Peut-être faut-il se souvenir ici que Christoph Hein connut un sort analogue, non que son père se fût rendu coupable de crimes, mais parce qu’il était… pasteur ! Le jeune homme, empêché de fréquenter un établissement secondaire en terre socialiste, suivit ainsi les cours d’un lycée situé à Berlin-Ouest – jusqu’à ce jour d’août 1961 qui interdirait le passage pour plus d’un quart de siècle et le confina à l’Est. Un épisode vécu de l’histoire du Mur qui nourrit sans doute aussi les démêlés de Konstantin avec la police des frontières et les autorités de l’État socialiste !
Christoph Hein fait plus que raconter l’histoire d’un Allemand «de l’Est » entre 1930 et les années 2000. Au fil des pages, en prenant le temps qu’il juge nécessaire – serait-ce au prix de quelques longueurs –, il restitue le parfum, l’atmosphère particulière de ces jours qu’on dit passés, mais qui continuent pourtant de poser leur voile discret sur le présent, tout comme l’ombre du père recouvre et absorbe celle de son fils au point de lui faire redouter de devenir père à son tour. Les personnages, bien que mêlés à une histoire unique et datée, sont aussi de tous les temps, identiques à eux-mêmes par-delà les circonstances.

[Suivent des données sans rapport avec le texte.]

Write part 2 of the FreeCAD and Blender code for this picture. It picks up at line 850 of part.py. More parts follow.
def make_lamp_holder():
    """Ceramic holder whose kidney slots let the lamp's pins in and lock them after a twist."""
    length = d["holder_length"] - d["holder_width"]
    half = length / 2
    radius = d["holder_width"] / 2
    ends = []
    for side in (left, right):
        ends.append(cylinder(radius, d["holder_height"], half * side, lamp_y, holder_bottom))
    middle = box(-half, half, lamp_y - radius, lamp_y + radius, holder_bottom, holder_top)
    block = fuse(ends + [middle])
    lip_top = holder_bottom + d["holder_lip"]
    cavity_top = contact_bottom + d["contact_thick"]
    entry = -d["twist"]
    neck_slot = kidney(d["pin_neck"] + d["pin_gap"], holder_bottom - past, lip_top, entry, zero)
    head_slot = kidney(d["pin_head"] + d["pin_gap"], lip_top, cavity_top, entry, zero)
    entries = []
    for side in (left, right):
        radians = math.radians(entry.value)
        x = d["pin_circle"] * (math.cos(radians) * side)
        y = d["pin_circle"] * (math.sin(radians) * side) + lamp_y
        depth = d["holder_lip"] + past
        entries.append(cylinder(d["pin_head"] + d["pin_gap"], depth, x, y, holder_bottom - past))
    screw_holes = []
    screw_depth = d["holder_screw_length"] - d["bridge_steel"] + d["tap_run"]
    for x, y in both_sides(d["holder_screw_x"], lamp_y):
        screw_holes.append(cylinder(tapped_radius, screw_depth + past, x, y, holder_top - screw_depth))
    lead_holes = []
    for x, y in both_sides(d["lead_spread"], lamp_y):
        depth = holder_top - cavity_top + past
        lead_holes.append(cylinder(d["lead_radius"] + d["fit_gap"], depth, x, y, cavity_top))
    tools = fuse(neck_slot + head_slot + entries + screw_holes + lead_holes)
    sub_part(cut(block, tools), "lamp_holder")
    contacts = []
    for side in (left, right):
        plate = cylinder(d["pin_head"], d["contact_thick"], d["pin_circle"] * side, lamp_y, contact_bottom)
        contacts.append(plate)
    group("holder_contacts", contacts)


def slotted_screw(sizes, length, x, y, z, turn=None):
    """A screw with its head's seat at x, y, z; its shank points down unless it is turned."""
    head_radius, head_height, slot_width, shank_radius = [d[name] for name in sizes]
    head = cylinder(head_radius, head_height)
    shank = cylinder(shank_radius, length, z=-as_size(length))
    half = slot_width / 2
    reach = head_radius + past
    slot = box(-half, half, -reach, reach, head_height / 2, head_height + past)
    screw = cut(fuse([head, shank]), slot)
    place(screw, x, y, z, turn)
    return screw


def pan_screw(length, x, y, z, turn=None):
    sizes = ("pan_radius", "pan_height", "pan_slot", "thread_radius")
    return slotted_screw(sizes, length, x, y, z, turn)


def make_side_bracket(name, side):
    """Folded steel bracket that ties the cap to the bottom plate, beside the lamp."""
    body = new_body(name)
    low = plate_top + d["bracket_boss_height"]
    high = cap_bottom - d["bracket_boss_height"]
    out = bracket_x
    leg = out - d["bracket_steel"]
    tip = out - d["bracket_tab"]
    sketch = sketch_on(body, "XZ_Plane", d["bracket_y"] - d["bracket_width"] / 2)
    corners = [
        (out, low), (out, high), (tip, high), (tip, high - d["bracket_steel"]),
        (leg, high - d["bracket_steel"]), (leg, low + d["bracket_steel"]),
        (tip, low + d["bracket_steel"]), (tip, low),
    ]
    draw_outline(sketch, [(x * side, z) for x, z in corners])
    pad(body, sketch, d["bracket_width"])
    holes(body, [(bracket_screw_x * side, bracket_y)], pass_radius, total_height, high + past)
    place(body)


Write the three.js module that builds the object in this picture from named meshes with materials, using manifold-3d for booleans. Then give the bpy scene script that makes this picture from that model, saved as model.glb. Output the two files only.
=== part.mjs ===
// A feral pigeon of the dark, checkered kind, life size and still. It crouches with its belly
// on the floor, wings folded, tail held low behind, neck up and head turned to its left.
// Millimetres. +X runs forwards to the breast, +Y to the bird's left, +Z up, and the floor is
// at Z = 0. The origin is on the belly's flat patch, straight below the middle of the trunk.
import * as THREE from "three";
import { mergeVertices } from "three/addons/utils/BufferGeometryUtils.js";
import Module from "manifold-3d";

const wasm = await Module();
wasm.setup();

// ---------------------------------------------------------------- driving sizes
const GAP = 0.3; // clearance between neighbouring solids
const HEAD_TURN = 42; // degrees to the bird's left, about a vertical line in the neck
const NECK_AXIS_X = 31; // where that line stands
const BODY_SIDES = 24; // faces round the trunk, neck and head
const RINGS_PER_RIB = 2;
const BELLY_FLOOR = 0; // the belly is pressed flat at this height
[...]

On rencontre des « méchants », des justes, des girouettes aussi, toujours promptes à capter le vent : des hommes et des femmes ordinaires qui gagnent sous la plume de Christoph Hein leur épaisseur de vie. Attachants ou antipathiques, vertueux ou corrompus, tous nous rappellent combien l’auteur, même lorsque son récit épouse le grand mouvement de l’Histoire dont il se fait le chroniqueur, regarde aussi son siècle en moraliste.